Sore Loser: a chronic pain and illness zine on queer disabled grief

Sore Loser is made from four pieces of A4 paper folded in half. It has a bright yellow piece of A4 card for the cover, and is stapled together. San dipped their finger into black ink to write the title of the zine in all caps. The ink has set with various tones, darker where their finger first made contact when I replenished the ink. Underneath the title we pasted the subtitle, "a chronic pain and illness zine on queer disabled grief", printed in Arial 22-point font. Beneath that are our names, hand-written by both of us in all caps, and pasted diagonally upwards to the right. The back cover has text that is replicated in the description of the zine.

Order Info

Description

  • co-created by Sandra Alland and Etzali Hernández
  • recipient of a Disability Arts Online digital commission 2021
  • poetry written together and separately, plus quotes from other writers and an excerpt from our podcast on memorialisation and grief
  • 16 pages; in 4th printing
  • also available free online as a flip-book with audio-description and alt-text

As disabled and ill LGBTQIA+ people, have we been mourning a new loss of queer community because of lockdowns and caution – or is it an old loss based on the ongoing inaccessibility of most queer events and spaces? Do we want to make work while so much of the world is still on fire? (How) can we (re)connect with a culture that has learned so little in almost two years of devastation? Or do we create a new one?

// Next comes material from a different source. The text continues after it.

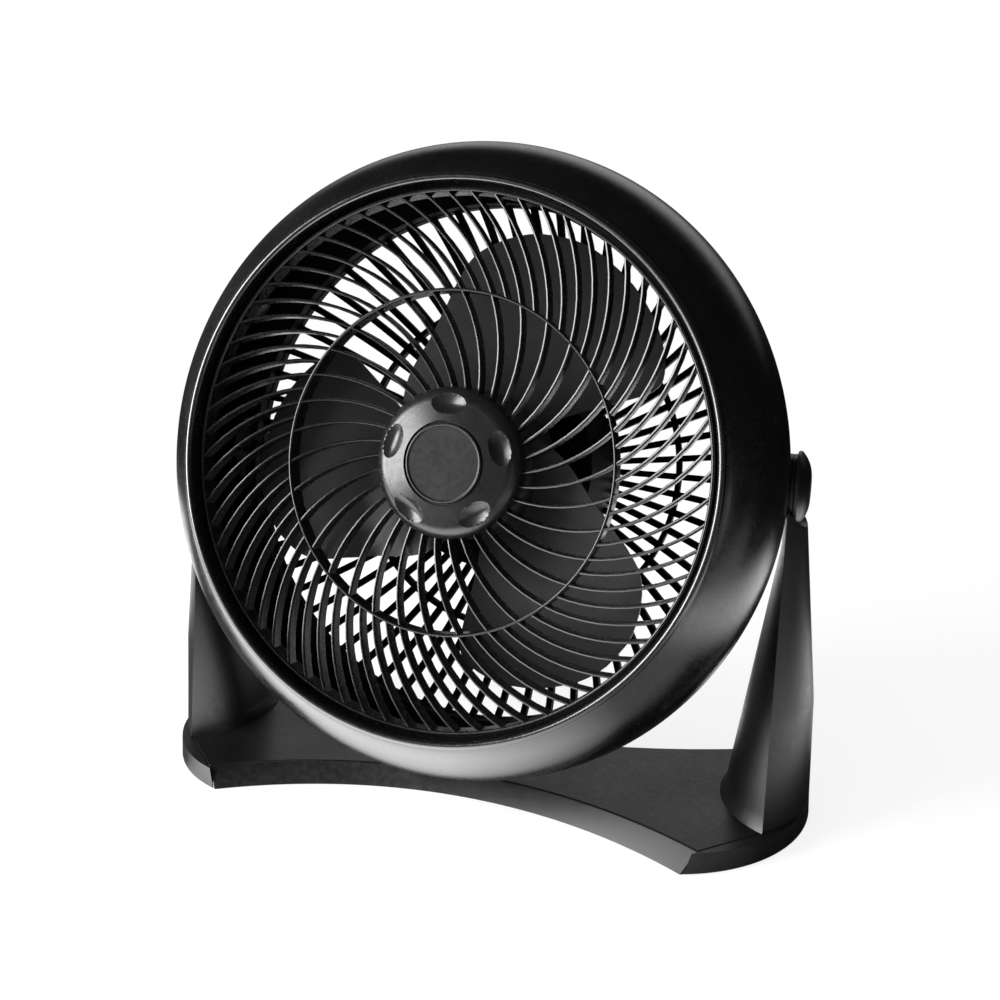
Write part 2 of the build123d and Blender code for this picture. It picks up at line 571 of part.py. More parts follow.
def motor_bolts():
    """Four long bolts that clamp the motor to the cup's plate."""
    bolt = Pos(BOLT_CIRCLE, 0, CUP_FRONT) * screw(BOLT_RADIUS, 3.4, CUP_FRONT - MOTOR_REAR + 2)
    return Compound(around(bolt, 4, 45))


def motor_shaft():
    """Motor shaft from the rear bearing to the impeller nut."""
    return disc(SHAFT_RADIUS, MOTOR_REAR - 3, 40.0)


def rotor_core():
    """Rotor on the shaft."""
    return tube(21.6, SHAFT_RADIUS, STATOR_REAR - 1, STATOR_FRONT + 1)


def run_capacitor():
    """Run capacitor beside the motor."""
    return Pos(0, 42, -64) * Box(20, 10, 24, align=(Align.CENTER, Align.MIN, Align.MIN))


# ---- motor pod, switch and knob -----------------------------------------------------------
def pod_outline(grow, rear):
    """Half section of the pod, drawn in by a wall."""
    round_off = 9.0
    radius, back = POD_RADIUS - grow, POD_REAR_RADIUS - grow
    front = CUP_REAR + 2
    edge = Line((0, front), (radius, front)) + Line((radius, front), (back + 2.0, rear + round_off))
    edge += ThreePointArc((back + 2.0, rear + round_off), (back - 1.2, rear + 2.6), (back - round_off, rear))
    edge += Polyline((back - round_off, rear), (0, rear), (0, front))
    return Plane.XZ * make_face(edge)


def motor_pod():
    """Rear cover over the motor, with cooling slots, switch hole and cord inlet."""
    outer = revolve(pod_outline(0, POD_REAR), Axis.Z) - disc(100, CUP_REAR, 0)
    shell = outer - revolve(pod_outline(POD_WALL, POD_REAR + POD_WALL), Axis.Z)
    flange = tube(CUP_RADIUS, POD_RADIUS - POD_WALL, CUP_REAR - 3, CUP_REAR)
    posts = [Rot(0, 0, 60 + 120 * index) * (Pos(POD_SCREW_CIRCLE, 0, CUP_REAR - 3) * Cylinder(4, 3, align=LOW))
             for index in range(3)]
    slot = Pos(31, 0, POD_REAR - 1) * Box(13, 3, 4, align=(Align.CENTER, Align.CENTER, Align.MIN))
    slots = [Rot(0, 0, 200 + 20 * index) * slot for index in range(8)]
    switch_hole = Pos(0, KNOB_OFFSET, POD_REAR - 1) * Cylinder(KNOB_SHAFT_RADIUS + 0.5, 6, align=LOW)
    inlet = Location((0, -POD_RADIUS - 2, CORD_PLACE), (-90, 0, 0)) * Cylinder(CORD_HOLE_RADIUS, 20, align=LOW)
    screw_holes = [Rot(0, 0, 60 + 120 * index) * (Pos(POD_SCREW_CIRCLE, 0, CUP_REAR - 5) * Cylinder(1.7, 10, align=LOW))
                   for index in range(3)]
    return shell.fuse(flange, *posts).cut(*slots, switch_hole, inlet, *screw_holes)


def pod_screws():
    """Screws that hold the pod on the back of the cup."""
    piece = Pos(POD_SCREW_CIRCLE, 0, CUP_REAR - 3) * Rot(180, 0, 0) * screw(1.5, 3.0, 3)
    return Compound([Rot(0, 0, 60 + 120 * index) * piece for index in range(3)])


def cord_bushing():
    """Bushing in the pod's underside where the mains lead comes in."""
    collar = 2.5
    wide = Cylinder(4.8, collar, align=LOW)
    body = wide + Pos(0, 0, collar) * Cylinder(CORD_HOLE_RADIUS - 0.1, 8, align=LOW)
    body -= Pos(0, 0, -1) * Cylinder(2.5, 20, align=LOW)
    return Location((0, -POD_RADIUS - collar, CORD_PLACE), (-90, 0, 0)) * body


def speed_switch():
    """Body of the rotary speed switch behind the pod's back wall."""
    body = Pos(0, KNOB_OFFSET, POD_REAR + POD_WALL) * Box(22, 22, 11.5, align=LOW)
    return body - Pos(0, KNOB_OFFSET, POD_REAR) * Cylinder(KNOB_SHAFT_RADIUS + 0.05, 11, align=LOW)


def switch_shaft():
    """Shaft of the speed switch."""
    return Pos(0, KNOB_OFFSET, 0) * disc(KNOB_SHAFT_RADIUS, POD_REAR - 7, POD_REAR + 8)


def speed_knob():
    """Speed knob with a grip bar across it."""
    skirt = disc(KNOB_RADIUS, KNOB_REAR + 6.5, POD_REAR - 0.6)
    bar = Pos(0, 0, KNOB_REAR) * Box(7, 2 * KNOB_RADIUS - 2, 8, align=LOW)
    socket = disc(KNOB_SHAFT_RADIUS, POD_REAR - 7, POD_REAR)
    return Pos(0, KNOB_OFFSET, 0) * (skirt + (bar & disc(KNOB_RADIUS - 1, KNOB_REAR, POD_REAR)) - socket)


# ---- impeller -----------------------------------------------------------------------------
def blade_place(angle):
    """Place of the blade along the fan axis at an angle: it climbs forward as it goes round."""
    return BLADE_REAR + BLADE_RISE * max((angle - BLADE_START) / BLADE_SPAN, 0.0) ** 0.8


def blade_outline():
    """Plan of one wide blade: a straight rear edge, a round tip and a swept front edge."""
    rear_edge = [polar(40, 36), polar(66, 31), polar(97, 27), polar(120, 27)]
    corner = [polar(120, 27), polar(132, 35), polar(141, 48), polar(BLADE_RADIUS, 65)]
    tip = [polar(BLADE_RADIUS, 65), polar(142, 77), polar(126, 91)]
    front_edge = [polar(126, 91), polar(110, 97), polar(95, 102), polar(76, 112), polar(58, 131), polar(40, 150)]
    edge = Spline(*rear_edge) + Spline(*corner) + Spline(*tip) + Spline(*front_edge)
    return make_face(edge + Line(front_edge[-1], rear_edge[0]))


def blade_sheet():
    """Twisted surface that the blade follows, wider than the blade itself."""
    radii = [30 + 20 * index for index in range(7)]
    angles = [BLADE_START + 4 + 13.5 * index for index in range(10)]
    points = [[Vector(*polar(radius, angle), blade_place(angle)) for angle in angles] for radius in radii]
    return Face.make_surface_from_array_of_points(points)


def blade():
    """One blade: the twisted sheet given its thickness and trimmed to its plan."""
    thick = extrude(blade_sheet(), BLADE_THICKNESS, dir=(0, 0, 1))
    return thick & extrude(Pos(0, 0, -40) * blade_outline(), 120)


def impeller():
    """Impeller: a round hub with three wide blades."""
    wall = HUB_RADIUS - 2.5
    hub = turned([(SHAFT_RADIUS, 4), (9, 4), (9, HUB_FRONT - 3), (wall - 3, HUB_FRONT - 3), (wall, HUB_FRONT - 7),
                  (wall, HUB_REAR), (HUB_RADIUS, HUB_REAR), (HUB_RADIUS, HUB_FRONT - 5), (HUB_RADIUS - 5, HUB_FRONT),
                  (SHAFT_RADIUS, HUB_FRONT)])
    blades = [piece - disc(HUB_RADIUS - 1, -60, 80) for piece in around(blade(), BLADE_COUNT)]
    return hub.fuse(*blades)


def impeller_nut():
    """Round nut that holds the impeller on the shaft."""
    return tube(9, SHAFT_RADIUS, HUB_FRONT, HUB_FRONT + 4)


def grille_screws():
    """Screws that hold the front grille in the housing."""
    piece = Pos(GRILLE_SCREW_CIRCLE, 0, LIP_REAR - 3) * Rot(180, 0, 0) * screw(1.6, 3.0, 6.5)
    return Compound([Rot(0, 0, angle) * piece for angle in screw_angles(GRILLE_SCREWS)])


# ---- all pieces ---------------------------------------------------------------------------
STAND_PIECES = {
    "base_plate": base_plate,
    "foot_pads": foot_pads,
    "arm_screws": arm_screws,
}
SIDE_PIECES = {
    "arm": right_arm,
    "arm_cover": right_arm_cover,
    "pivot_cap": right_pivot_cap,
    "pivot_bolt": right_pivot_bolt,
    "friction_washer": right_friction_washer,
}
HEAD_PIECES = {
    "front_bezel": front_bezel,
    "head_shell": head_shell,
    "front_grille": front_grille,
    "grille_screws": grille_screws,
    "hub_cap": hub_cap,
    "cap_disc": cap_disc,
    "rear_grille": rear_grille,
    "rear_screws": rear_screws,
    "motor_front_bracket": motor_front_bracket,
    "motor_rear_bracket": motor_rear_bracket,
    "stator_core": stator_core,
    "stator_windings": stator_windings,
    "motor_bearings": motor_bearings,
    "motor_bolts": motor_bolts,
    "run_capacitor": run_capacitor,
    "motor_pod": motor_pod,
    "pod_screws": pod_screws,
    "cord_bushing": cord_bushing,
    "speed_switch": speed_switch,
    "switch_shaft": switch_shaft,
    "speed_knob": speed_knob,
    "motor_shaft": motor_shaft,
    "rotor_core": rotor_core,
    "impeller": impeller,
    "impeller_nut": impeller_nut,
}


def save(name, shape):
    """Write one piece to its own file."""
    export_step(Pos(0, -FORWARD_SHIFT, 0) * shape, f"parts/{name}.step")
    print(name, round(shape.volume))


def main():
    """Build and write every piece."""
    os.makedirs("parts", exist_ok=True)
    for name, make in STAND_PIECES.items():
        save(name, make())
    for name, make in SIDE_PIECES.items():
        piece = make()
        save(f"right_{name}", piece)
        save(f"left_{name}", mirrored(piece))
    for name, make in HEAD_PIECES.items():
        save(name, HEAD * make())


main()
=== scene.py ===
"""Looks of a table air circulator fan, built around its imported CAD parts.

Parts of the stand are drawn about the tilt axis, Z up and the floor at Z = 0. Parts of the head are
drawn in fan coordinates: X right, Y up, Z forward along the fan's axis, origin on the tilt axis.
Both are drawn in millimetres and put into the frame, in metres, when they are done.
"""

import json
import logging
from collections.abc import Callable, Sequence
from dataclasses import dataclass
from enum import Enum
from math import atan2, cos, hypot, pi, radians, sin, sqrt, tau

import bmesh
import bpy
from mathutils import Matrix, Vector


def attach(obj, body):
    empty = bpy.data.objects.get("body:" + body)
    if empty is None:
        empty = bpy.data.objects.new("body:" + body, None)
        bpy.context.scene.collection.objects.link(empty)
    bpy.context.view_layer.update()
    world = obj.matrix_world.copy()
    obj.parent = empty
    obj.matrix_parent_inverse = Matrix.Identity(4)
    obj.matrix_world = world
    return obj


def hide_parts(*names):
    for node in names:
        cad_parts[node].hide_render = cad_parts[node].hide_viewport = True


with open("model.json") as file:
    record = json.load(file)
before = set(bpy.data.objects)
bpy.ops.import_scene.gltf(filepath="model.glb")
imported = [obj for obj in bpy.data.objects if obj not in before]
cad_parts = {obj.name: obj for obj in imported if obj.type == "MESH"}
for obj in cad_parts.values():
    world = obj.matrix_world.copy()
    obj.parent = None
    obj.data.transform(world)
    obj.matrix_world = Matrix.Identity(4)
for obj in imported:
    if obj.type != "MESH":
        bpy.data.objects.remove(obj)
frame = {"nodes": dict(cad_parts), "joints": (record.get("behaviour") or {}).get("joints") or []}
bpy.context.view_layer.update()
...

How do we envision an ideal qrip funeral? How do we ensure we’re memorialised in the ways we want? How do we document our grief, our resistance and our joy?

Reviews

“The technique speaks not just to the changes in practices necessitated by Covid-19, but the alternative ways of working that sick and disabled people were already using… As well as reckoning with the grief for those people being killed or disabled by Covid-19 (and a public health policy that prioritises profit), (Alland and Hernández) explore the grief of inaccessibility, of being treated as disposable, of the loss of places and practices. The zine itself is an act of mourning, resistance and joy. ”
– “Quaranzines” (Wellcome Collection), Lea Cooper, June 2023

“Poetry, conversations, visual art, mash-ups, and prose quotes are present throughout the multi-genre, multi-modal, accessibly-produced zine. The creative duo’s unapologetic critique of denial, and their underscoring of the ways in which grief and loss are uneasy, necessary facets of life are met in equal measure by a strong attention to how and why queer disabled grief and the power of living with chronic pain and illness must be discussed overtly, boldly, and with love—during Covid-19 and beyond.”
– Wordgathering, Diane R. Wiener, July 2022

Content Notes

Overall there’s nothing graphic. Throughout, there are examinations of death, loss, white supremacy and ableism.